Every line from the first one to the line containing "turning.add(lid);" should be echoed exactly; leave out the rest.

Object modeling scripts
— Start —

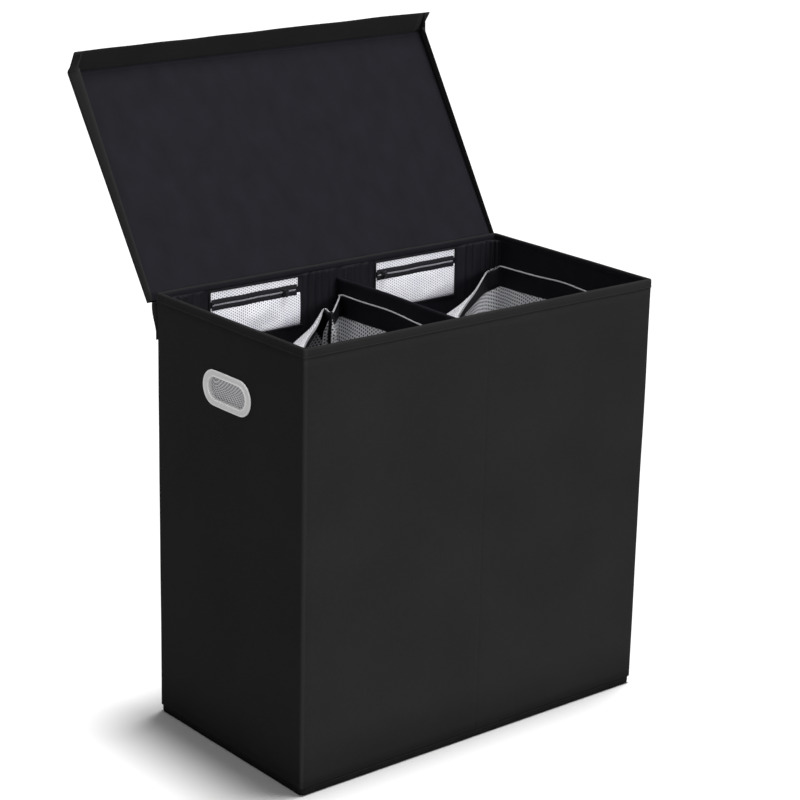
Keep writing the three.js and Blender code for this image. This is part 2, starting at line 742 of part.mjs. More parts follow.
function buildLid() {
  const turning = new THREE.Group();
  turning.position.set(0, hinge.x, hinge.y);
  turning.rotation.x = -lidOpenAngle;
  hamper.add(turning);
  const lid = new THREE.Group();
  lid.position.set(0, -hinge.x, -hinge.y);
  turning.add(lid);

  // The side lips lean inwards, so each layer of the lid ends at the lips where its foot is.
  const lean = Math.tan(lidSideLipLean);
  const depth = [lidFront + seatGap, lidBack];
  const layer = (foot, thickness) => {
    const half = lidHalf - lidLipThickness - lean * (lidTop - foot) - seatGap;
    return block([-half, half], depth, [foot, foot + thickness]);
  };
  add(lid, 'lid_lining', layer(lidUnder, lidLining), liningBlack);
  add(lid, 'lid_board', layer(lidUnder + lidLining + seatGap, lidBoard), greyBoard);
  add(lid, 'lid_cover', layer(lidTop - lidCloth, lidCloth), blackCloth);

  const down = new THREE.Vector2(-Math.sin(lidFrontLipSplay), -Math.cos(lidFrontLipSplay));
  const lipInnerRoot = lidTop - lidLipThickness / Math.sin(lidFrontLipSplay);
  const tip = new THREE.Vector2(lidFront, lidTop).addScaledVector(down, lidFrontLip);
  const innerTip = tip.clone().add(new THREE.Vector2(-down.y, down.x).multiplyScalar(lidLipThickness));
  const frontLip = [
    [lidFront, lidTop],
    [tip.x, tip.y],
    [innerTip.x, innerTip.y],
    [lidFront, lipInnerRoot],
  ];
  add(lid, 'lid_front_lip', side(frontLip, -lidHalf, lidHalf), blackCloth);

  // The side lip stands behind the front lip, and a gusset closes the corner down to the front lip's tip.
  const clear = seatGap / Math.cos(lidFrontLipSplay);
  const sideLip = [
    [lidBack, lidTop],
    [lidFront + seatGap, lidTop],
    [lidFront + clear, lipInnerRoot],
    [innerTip.x + clear, innerTip.y],
    [lidFront + lidGusset, lidTop - lidSideLip],
    [lidBack, lidTop - lidSideLipAtHinge],
  ];
  const leaning = (geometry, slope) => geometry
    .applyMatrix4(new THREE.Matrix4().makeShear(0, 0, 0, 0, -slope, 0))
    .translate(slope * lidTop, 0, 0);
  const leftLip = side(sideLip, -lidHalf, -lidHalf + lidLipThickness);
  const rightLip = side(sideLip, lidHalf - lidLipThickness, lidHalf);
  add(lid, 'lid_left_lip', leaning(leftLip, lean), blackCloth);
  add(lid, 'lid_right_lip', leaning(rightLip, -lean), blackCloth);
}

// The outline of a bent strip of even thickness along a line of points.
function ribbon(points, thickness) {
  const line = points.map(([u, v]) => new THREE.Vector2(u, v));
  const normals = line.map((at, i) => {
    const before = line[Math.max(i - 1, 0)];
    const after = line[Math.min(i + 1, line.length - 1)];
    const run = after.clone().sub(before).normalize();
    return new THREE.Vector2(-run.y, run.x);
  });
  const edge = (half) => line.map((at, i) => at.clone().addScaledVector(normals[i], half).toArray());
  return [...edge(thickness / 2), ...edge(-thickness / 2).reverse()];
}

// The cloth that joins the lid's back edge to the back cover: sewn down at its foot, slack above.
function buildFlap() {
  const foot = halfDepth + seatGap + flapCloth / 2;
  const seamTop = bodyHeight - flapSeamBelowRim;
  const top = opened(lidBack + seatGap + flapCloth / 2, lidUnder + lidThickness / 2);
  const steps = 8;
  const slack = levels(0, 1, steps).map((share) => [
    THREE.MathUtils.lerp(foot, top[0], share) + flapBow * share * Math.sin(Math.PI * share),
    THREE.MathUtils.lerp(seamTop, top[1], share),
  ]);
  const line = [[foot, seamTop - flapSeamHeight], ...slack];
  add(hamper, 'lid_flap', side(ribbon(line, flapCloth), -halfWidth, halfWidth), blackCloth);
}

buildWalls();
buildHandSlots();
buildBase();
buildDivider();
const pocketMiddle = binMiddle - pocketTowardsDivider;
buildPocket('left', -pocketMiddle);
buildPocket('right', pocketMiddle);
buildZipSlider('left', -pocketMiddle + leftSliderTowardsDivider);
buildZipSlider('right', pocketMiddle - rightSliderTowardsDivider);
const bagOuter = halfWidth - wallThickness - bagEndGap;
const bagInner = dividerHalf + bagDividerGap;
buildBag('left', -bagOuter, -bagInner);
buildBag('right', bagInner, bagOuter);
buildLid();
buildFlap();

export default hamper;
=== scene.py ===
# %% [markdown]
# # A laundry hamper with two bins
#
# This file dresses a hamper whose solids and joints are already made. Almost everything one sees of it is cloth:
# covers pulled over stiff board, a loose lining, mesh bags and pockets. So most cells build a sheet of cloth,
# point by point, where its solid says that it is. Lengths are in metres, and `mm` turns millimetres into them.

# %% Load the solids
import json
import math

import bpy
import numpy as np
from mathutils import Matrix, Vector, noise

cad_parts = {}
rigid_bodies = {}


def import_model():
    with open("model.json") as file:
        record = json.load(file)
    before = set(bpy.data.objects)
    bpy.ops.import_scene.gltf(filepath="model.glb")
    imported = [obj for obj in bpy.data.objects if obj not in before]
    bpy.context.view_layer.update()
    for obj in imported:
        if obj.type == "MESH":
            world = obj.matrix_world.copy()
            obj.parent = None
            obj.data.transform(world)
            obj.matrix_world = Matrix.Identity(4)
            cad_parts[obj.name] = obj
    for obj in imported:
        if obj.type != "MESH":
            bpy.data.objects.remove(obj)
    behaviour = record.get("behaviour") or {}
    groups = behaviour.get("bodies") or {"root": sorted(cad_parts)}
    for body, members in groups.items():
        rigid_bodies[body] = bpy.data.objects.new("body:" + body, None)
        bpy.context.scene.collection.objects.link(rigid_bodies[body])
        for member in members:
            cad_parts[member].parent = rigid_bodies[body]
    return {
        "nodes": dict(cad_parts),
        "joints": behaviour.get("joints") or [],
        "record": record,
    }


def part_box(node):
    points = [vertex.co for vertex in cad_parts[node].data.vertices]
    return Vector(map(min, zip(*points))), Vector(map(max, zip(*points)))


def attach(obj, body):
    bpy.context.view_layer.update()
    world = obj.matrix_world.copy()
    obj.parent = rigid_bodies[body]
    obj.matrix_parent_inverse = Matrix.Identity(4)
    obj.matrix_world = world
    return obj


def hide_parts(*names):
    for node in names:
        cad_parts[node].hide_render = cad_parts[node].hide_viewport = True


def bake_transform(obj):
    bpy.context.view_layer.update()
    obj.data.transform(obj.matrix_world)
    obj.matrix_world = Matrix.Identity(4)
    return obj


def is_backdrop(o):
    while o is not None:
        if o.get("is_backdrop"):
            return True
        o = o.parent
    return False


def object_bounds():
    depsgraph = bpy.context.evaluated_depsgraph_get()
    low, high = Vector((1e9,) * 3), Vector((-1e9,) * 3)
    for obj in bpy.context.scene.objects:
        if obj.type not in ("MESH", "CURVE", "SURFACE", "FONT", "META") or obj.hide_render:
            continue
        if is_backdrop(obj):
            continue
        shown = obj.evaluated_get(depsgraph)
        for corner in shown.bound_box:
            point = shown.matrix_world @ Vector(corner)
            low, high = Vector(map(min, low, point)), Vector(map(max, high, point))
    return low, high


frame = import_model()
solid_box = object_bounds()
mm = 0.001

# %% [markdown]
# Three small functions serve every later cell. One puts an object into the scene. One makes a mesh from points and
# faces. One lists the faces of a tube: a collar, a stitch and a tooth of a zip are all tubes.

# %% Objects, meshes and tubes
def add_object(name, data):
    made = bpy.data.objects.new(name, data)
    bpy.context.scene.collection.objects.link(made)
    return made


def new_mesh(points, faces):
    mesh = bpy.data.meshes.new("shape")
    mesh.from_pydata([tuple(point) for point in points], [], faces)
    mesh.shade_smooth()
    return mesh


def tube_faces(rings, size, start=0, closed=False):
    """Faces between rings of points. The last ring joins the first, or else both ends are capped."""
    faces = []
    for ring in range(rings if closed else rings - 1):
        here, there = start + ring * size, start + (ring + 1) % rings * size
        faces += [[here + j, here + (j + 1) % size, there + (j + 1) % size, there + j] for j in range(size)]
    if not closed:
        last = start + (rings - 1) * size
        faces += [[start + j for j in reversed(range(size))], [last + j for j in range(size)]]
    return faces


# %% [markdown]
# ## The camera
#
# The camera stands where the photograph's stood. It is given as an orbit round the middle of the body: a turn, a
# rise and a roll, then a distance and a small slide across the view. A long lens keeps the uprights nearly
# parallel. Slides are used and not lens shift, because the other views then keep the same framing.

# %% Place the camera
look_at = Vector((0, 0, 324 * mm))
turn, rise, roll = (math.radians(angle) for angle in (-39.68, 17.68, 1.31))
back = Vector((math.sin(turn) * math.cos(rise), -math.cos(turn) * math.cos(rise), math.sin(rise)))
level = Vector((math.cos(turn), math.sin(turn), 0))
upright = back.cross(level)
right = math.cos(roll) * level + math.sin(roll) * upright
up = math.cos(roll) * upright - math.sin(roll) * level
distance, slide_right, slide_up = 3.447, 6.4 * mm, -143.4 * mm

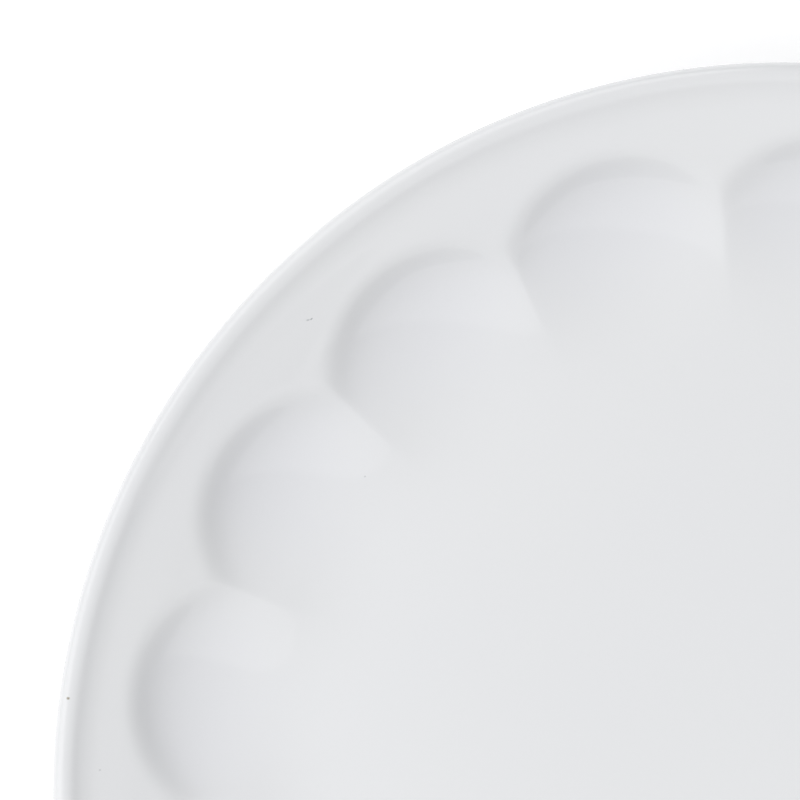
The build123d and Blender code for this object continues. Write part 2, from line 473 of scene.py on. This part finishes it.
# Closed pinholes elsewhere, 0.4 mm across, at the middle of one in four cells 35 mm wide. The
# cells are solid, so a pinhole shows only where such a middle lies in the skin, which is rare.
cells = add(tree, "ShaderNodeTexVoronoi", {"Vector": ragged, "Scale": 0.029 / MM}).node
chosen = add(tree, "ShaderNodeSeparateColor", (cells.outputs["Color"],))
chosen = add(tree, calc, (chosen, 0.75), operation="GREATER_THAN")
pinhole = add(tree, "ShaderNodeMapRange", {
    "Value": cells.outputs["Distance"], "From Min": 0.0062, "From Max": 0.003,
})
pinhole = add(tree, calc, (pinhole, chosen), operation="MULTIPLY")
spot = add(tree, "ShaderNodeMix", data_type="RGBA").node
tree.links.new(pinhole, spot.inputs["Factor"])
tree.links.new(tint, spot.inputs[6])
spot.inputs[7].default_value = colour("#BCBDBF")
tree.links.new(spot.outputs[2], shader["Base Color"])
hollow = add(tree, calc, (hollow, pinhole), operation="MAXIMUM")
shader["IOR"].default_value = 1.5
shader["Roughness"].default_value = 0.03
# The melted surface: soft waves 7 mm long and 4 microns high, dimpled at the marks.
wave_height = 0.004 * MM
dimple = -2.5
swell = add(tree, "ShaderNodeTexNoise", {
    "Vector": where, "Scale": 0.14 / MM, "Detail": 1.0, "Roughness": 0.4,
})
relief = add(tree, calc, (hollow, dimple, swell), operation="MULTIPLY_ADD")
bump = add(tree, "ShaderNodeBump", {"Height": relief, "Strength": 1.0, "Distance": wave_height})
tree.links.new(bump, shader["Normal"])


def stretch(line, first, last):
    """The stretch of a line from the first place to the last one, each given as a test."""
    start = next(i for i, place in enumerate(line) if first(place))
    stop = max(i for i, place in enumerate(line) if last(place))
    return line[start : stop + 1]


def lip(place, reach):
    """The edge of the glaze, from its face down into the body under it."""
    return (place[0] + reach, place[1], place[2])


lip_reach = glaze_skin + 0.15
outside = stretch(
    outer_line,
    lambda place: place[0] == 0,
    lambda place: place[0] > foot_radius and place[1] > bare_height,
)
outside.append(lip(outside[-1], -lip_reach))
coat = turned_piece("glaze_coat_clear", outside, glazed, steps_per_well=38)
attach(coat, "root")
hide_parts("glaze_coat")

# ---------------------------------------------------------------------------------------
# The glaze inside the foot ring. The same glaze from the same dip, cut off from the rest by
# the wiped foot.

inside = stretch(
    outer_line,
    lambda place: place[0] < foot_radius and place[2] > 0 and place[1] > bare_height,
    lambda place: True,
)
inside.insert(0, lip(inside[0], lip_reach))
under_coat = turned_piece("foot_well_glaze_clear", inside, glazed, steps_per_well=12)
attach(under_coat, "root")
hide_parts("foot_well_glaze")

# ---------------------------------------------------------------------------------------
# The floor. A sheet of matt white paper, large enough to fill every view. It glows a little,
# as a white sweep lit from behind does.

paper, tree, shader = new_finish("white_paper_floor")
shader["Base Color"].default_value = colour("#F4F4F4")
shader["Roughness"].default_value = 0.9
shader["Emission Color"].default_value = colour("#FFFFFF")
shader["Emission Strength"].default_value = 0.25
floor_reach = 60.0
corners = [(-1, -1), (1, -1), (1, 1), (-1, 1)]
floor_mesh = bpy.data.meshes.new("floor")
floor_mesh.from_pydata([(x * floor_reach, y * floor_reach, 0) for x, y in corners], [], [(0, 1, 2, 3)])
floor_mesh.materials.append(paper)
ground = bpy.data.objects.new("floor", floor_mesh)
bpy.context.scene.collection.objects.link(ground)

# ---------------------------------------------------------------------------------------
# The light. A pale room, bright overhead and darker towards the horizon, two broad lamps from
# the left, a fill from the near side, and one soft box whose edge shows in the glaze.

scene = bpy.context.scene
scene.view_settings.view_transform = "Standard"
scene.world = bpy.data.worlds.new("studio")
scene.world.use_nodes = True
room = scene.world.node_tree
sky = room.nodes["Background"].inputs
sky["Strength"].default_value = 0.551
up = add(room, "ShaderNodeTexCoord")
up = add(room, "ShaderNodeSeparateXYZ", (up,), out=2)
up = add(room, "ShaderNodeMapRange", {"Value": up, "From Min": 0.0, "From Max": 0.5})
graded = add(room, "ShaderNodeMix", {"Factor": up}, data_type="RGBA").node
# Linear colours at the horizon and overhead.
graded.inputs[6].default_value = (0.25, 0.252, 0.256, 1.0)
graded.inputs[7].default_value = (0.985, 0.987, 1.0, 1.0)
room.links.new(graded.outputs[2], sky["Color"])

# Name, strength, height above the floor in degrees, and bearing in degrees from +X.
lamps = [
    ("key", 0.60, 35, 180),
    ("second", 0.81, 35, 120),
    ("fill", 0.44, 30, -90),
]
lamp_spread = radians(50)
for name, strength, above, bearing in lamps:
    data = bpy.data.lights.new(name, "SUN")
    data.energy = strength
    data.angle = lamp_spread
    lamp = bpy.data.objects.new(name, data)
    lamp.rotation_euler = (0, radians(90 - above), radians(bearing))
    # The fill is bounced light: it has no edge to show in the glaze.
    lamp.visible_glossy = name != "fill"
    scene.collection.objects.link(lamp)

# The soft box hangs level, 1.1 m up on the near side, turned a little. It is as bright as
# its radiance says, whatever its size.
box_width, box_depth, box_radiance = 3.0, 1.6, 0.4642
box_data = bpy.data.lights.new("soft_box", "AREA")
box_data.shape = "RECTANGLE"
box_data.size, box_data.size_y = box_width, box_depth
box_data.energy = box_radiance * pi * box_width * box_depth
box = bpy.data.objects.new("soft_box", box_data)
box.location = (0.023, -1.020, 1.1)
box.rotation_euler = (0, 0, radians(-19))
box.visible_camera = False
scene.collection.objects.link(box)

# ---------------------------------------------------------------------------------------
# The camera looks straight down on one quarter. The palette is turned by a fraction of a
# degree on the table, so the camera is turned and moved the other way. Sizes are in metres.

pattern_turn = radians(0.7)
view_x, view_y = -0.0788, 0.0807
view_width, view_height, distance = 0.1642, 0.015, 3.0
lens_data = bpy.data.cameras.new("camera")
lens_data.lens = lens_data.sensor_width * distance / view_width
lens_data.clip_end = 100
camera = bpy.data.objects.new("camera", lens_data)
camera.location = (
    view_x * cos(pattern_turn) + view_y * sin(pattern_turn),
    view_y * cos(pattern_turn) - view_x * sin(pattern_turn),
    view_height + distance,
)
camera.rotation_euler = (0, 0, -pattern_turn)
scene.collection.objects.link(camera)
scene.camera = camera
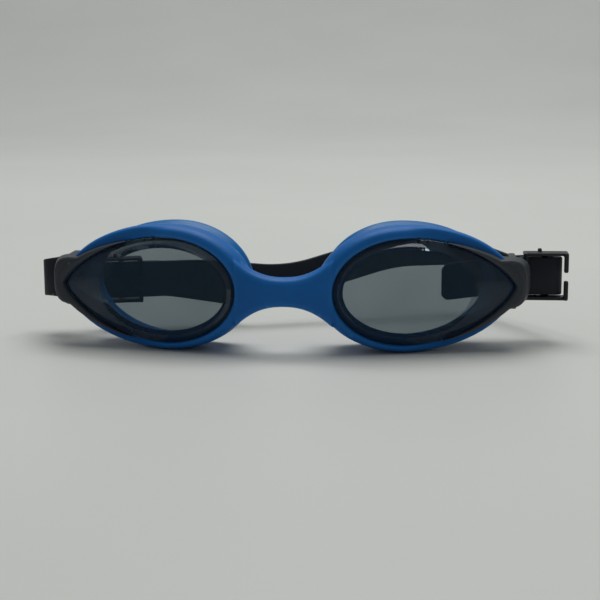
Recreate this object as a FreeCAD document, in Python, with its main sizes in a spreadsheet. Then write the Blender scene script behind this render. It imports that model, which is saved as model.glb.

— End —

EXERCISE SOLUTION —
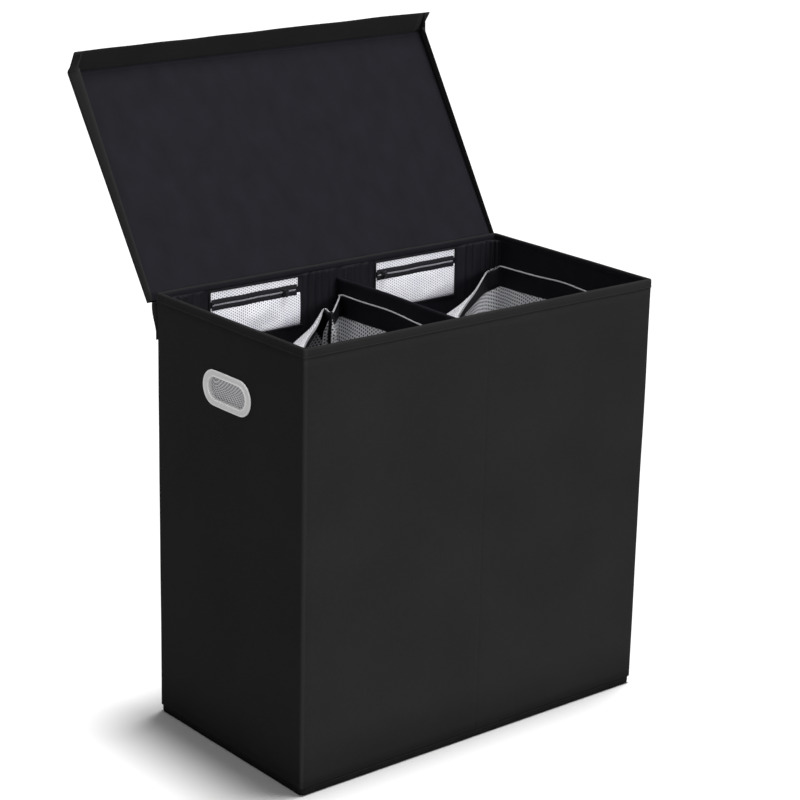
Keep writing the three.js and Blender code for this image. This is part 2, starting at line 742 of part.mjs. More parts follow.
function buildLid() {
  const turning = new THREE.Group();
  turning.position.set(0, hinge.x, hinge.y);
  turning.rotation.x = -lidOpenAngle;
  hamper.add(turning);
  const lid = new THREE.Group();
  lid.position.set(0, -hinge.x, -hinge.y);
  turning.add(lid);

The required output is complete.